[WHAT THE EXERCISE ASKS] Output every line below without omitting or altering anything.

[DATA EXCERPT]
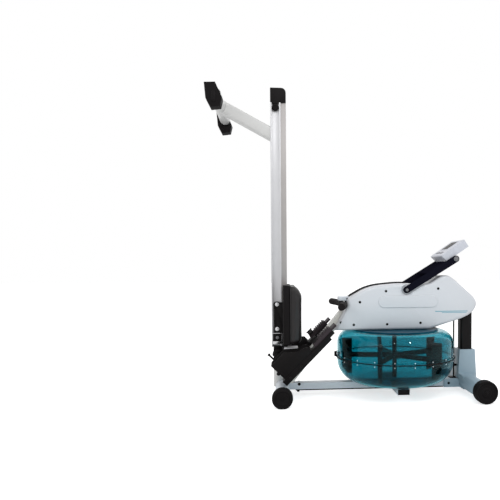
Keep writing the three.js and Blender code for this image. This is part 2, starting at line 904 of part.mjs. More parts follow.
function makeConsole() {
  const start = -consoleBack;
  const end = start + consoleLength;
  const top = consoleRise + consoleThickness;
  const half = consoleWidth / 2;
  const profile = outline([
    [start + consoleNose, consoleRise],
    [end, consoleRise],
    [end, top],
    [start, top],
    [start - consoleNose, top - consoleNose],
  ]);
  const body = across(profile, -half, half);
  const lug = block([-consoleLug / 2, consoleLug / 2], [0, consoleLug / 2], [-consoleLug / 2, consoleRise + cutOver]);
  const bore = barY(0, 0, crossTubeDiameter / 2 + seatGap, -half, half, smallSides);
  let console = body;
  for (const at of [-lugApart / 2 - consoleLug / 4, lugApart / 2 - consoleLug / 4]) {
    console = console.add(lug.translate([0, at, 0]));
  }
  console = console.subtract(bore);
  const buttonX = start + buttonIn;
  ["near", "far"].forEach((side, index) => {
    const middle = (index - 1 / 2) * buttonApart;
    const well = block(
      [buttonX - buttonGap, buttonX + buttonLength + buttonGap],
      [middle - buttonWidth / 2 - buttonGap, middle + buttonWidth / 2 + buttonGap],
      [top - buttonDepth - buttonTravel, top + cutOver],
    );
    console = console.subtract(well);
    const button = block(
      [buttonX, buttonX + buttonLength],
      [middle - buttonWidth / 2, middle + buttonWidth / 2],
      [top - buttonDepth, top + buttonHeight - buttonTravel],
    );
    piece(`button_${side}`, leaned(button, consoleAngle, topPivotX, topPivotZ), whitePlastic);
  });
  piece("console_case", leaned(console, consoleAngle, topPivotX, topPivotZ), whitePlastic);
}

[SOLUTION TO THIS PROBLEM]
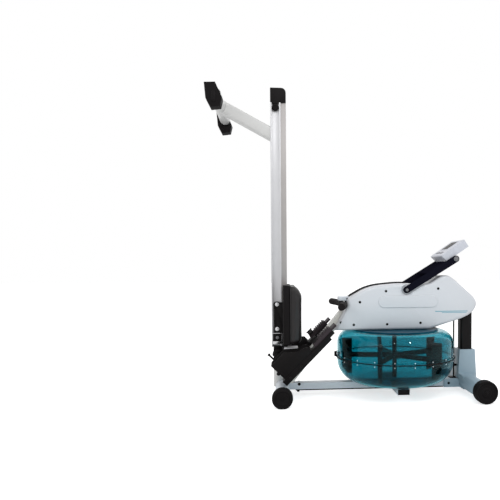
Keep writing the three.js and Blender code for this image. This is part 2, starting at line 904 of part.mjs. More parts follow.
function makeConsole() {
  const start = -consoleBack;
  const end = start + consoleLength;
  const top = consoleRise + consoleThickness;
  const half = consoleWidth / 2;
  const profile = outline([
    [start + consoleNose, consoleRise],
    [end, consoleRise],
    [end, top],
    [start, top],
    [start - consoleNose, top - consoleNose],
  ]);
  const body = across(profile, -half, half);
  const lug = block([-consoleLug / 2, consoleLug / 2], [0, consoleLug / 2], [-consoleLug / 2, consoleRise + cutOver]);
  const bore = barY(0, 0, crossTubeDiameter / 2 + seatGap, -half, half, smallSides);
  let console = body;
  for (const at of [-lugApart / 2 - consoleLug / 4, lugApart / 2 - consoleLug / 4]) {
    console = console.add(lug.translate([0, at, 0]));
  }
  console = console.subtract(bore);
  const buttonX = start + buttonIn;
  ["near", "far"].forEach((side, index) => {
    const middle = (index - 1 / 2) * buttonApart;
    const well = block(
      [buttonX - buttonGap, buttonX + buttonLength + buttonGap],
      [middle - buttonWidth / 2 - buttonGap, middle + buttonWidth / 2 + buttonGap],
      [top - buttonDepth - buttonTravel, top + cutOver],
    );
    console = console.subtract(well);
    const button = block(
      [buttonX, buttonX + buttonLength],
      [middle - buttonWidth / 2, middle + buttonWidth / 2],
      [top - buttonDepth, top + buttonHeight - buttonTravel],
    );
    piece(`button_${side}`, leaned(button, consoleAngle, topPivotX, topPivotZ), whitePlastic);
  });
  piece("console_case", leaned(console, consoleAngle, topPivotX, topPivotZ), whitePlastic);
}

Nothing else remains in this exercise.